With the increase of talent in the AFC East this upcoming season, it’s no surprise that Miami needed to throw the next punch. The Buffalo Bills have added talent on both sides of the ball. The Jets have completely revamped their offense with the addition of Aaron Rodgers and the New England Patriots have added some new pass catchers and Zeke Elliott to support Rhamondre Stevenson.

Miami’s current running back room is led by the oft-injured Raheem Mostert, Jeff Wilson Jr. and rookie Devon Achane. The Dolphins head coach, Mike McDaniel, comes from the Kyle Shanahan offensive style with a heavy dose of running the football. While these three are very capable of handling the duties, bringing in Taylor along with their wide receivers would make a nearly unstoppable force because of the consistent defensive changes that opposition would have to incorporate. Wilson would have given the Colts a serviceable back to compliment Zack Moss, Evan Hull and Deon Jackson. While he can handle a starters load from time to time, he is best as part of a committee. Wilson is under contract through the 2024 season.

Green Bay Packers

Packers trade

It was surprising to hear that Green Bay was the “mystery team” that had discussions about acquiring Taylor. They already have a Pro Bowl running back with Aaron Jones and a great compliment with AJ Dillon. But here’s the kicker with Green Bay, Jones contract becomes non-guaranteed after this season. He is 29 years old and is due $12 Million next season. While they would absolutely have to pay Taylor top-of-the-position money, Taylor is 24 years old opposed to Jones being 29. With an unproven quarterback in Jordan Love it would not only give him a security blanket to rely on, but it would extend that window for him to maximize his potential.

The Colts would be getting a potential bell cow back with AJ Dillon. The 2020 second-round pick out of Boston College was an absolute monster in college. He has never had the opportunity in Green Bay to be the lead guy, but he could have had a real opportunity to get the lead role in Indianapolis if this trade had been the one that was discussed. Dillon would have been attractive as well because his contract is up at the end of this season and Colts would have had the opportunity to turn a rental into permanent main stay on the roster at a reasonable price.

Which deal would Indianapolis value more?

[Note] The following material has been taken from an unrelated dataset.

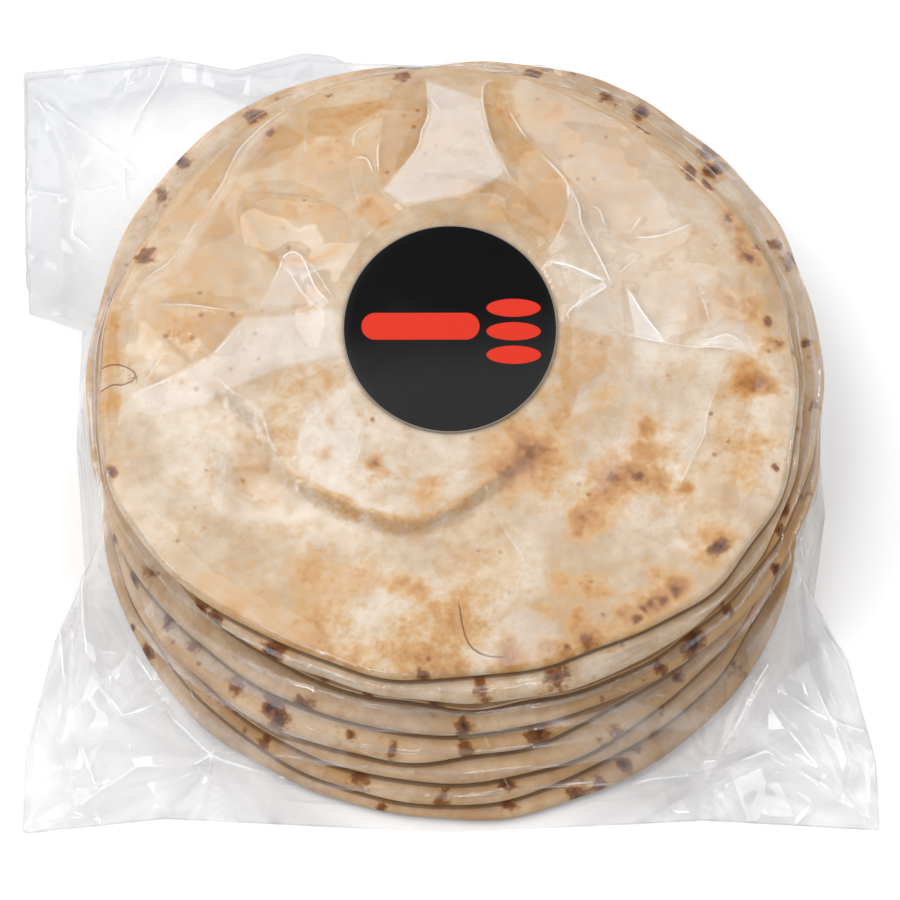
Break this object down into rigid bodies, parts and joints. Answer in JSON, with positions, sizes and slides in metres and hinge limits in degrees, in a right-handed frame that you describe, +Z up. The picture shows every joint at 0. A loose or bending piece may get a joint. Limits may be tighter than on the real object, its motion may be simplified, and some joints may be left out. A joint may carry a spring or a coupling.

While neither came to fruition or if they actually existed, the Green Bay deal would have benefitted Indianapolis the most. Being able to get a former second-round pick on a test run for the full-time job and one that has shown flashes of ability would be too good to pass up. Jeff Wilson Jr. is a solid player but does have some injury history where Dillon has been mostly reliable outside of missing five games in 2020 for a COVID-19 diagnosis. If Indy would’ve accepted a trade, the second hypothetical package would’ve been better.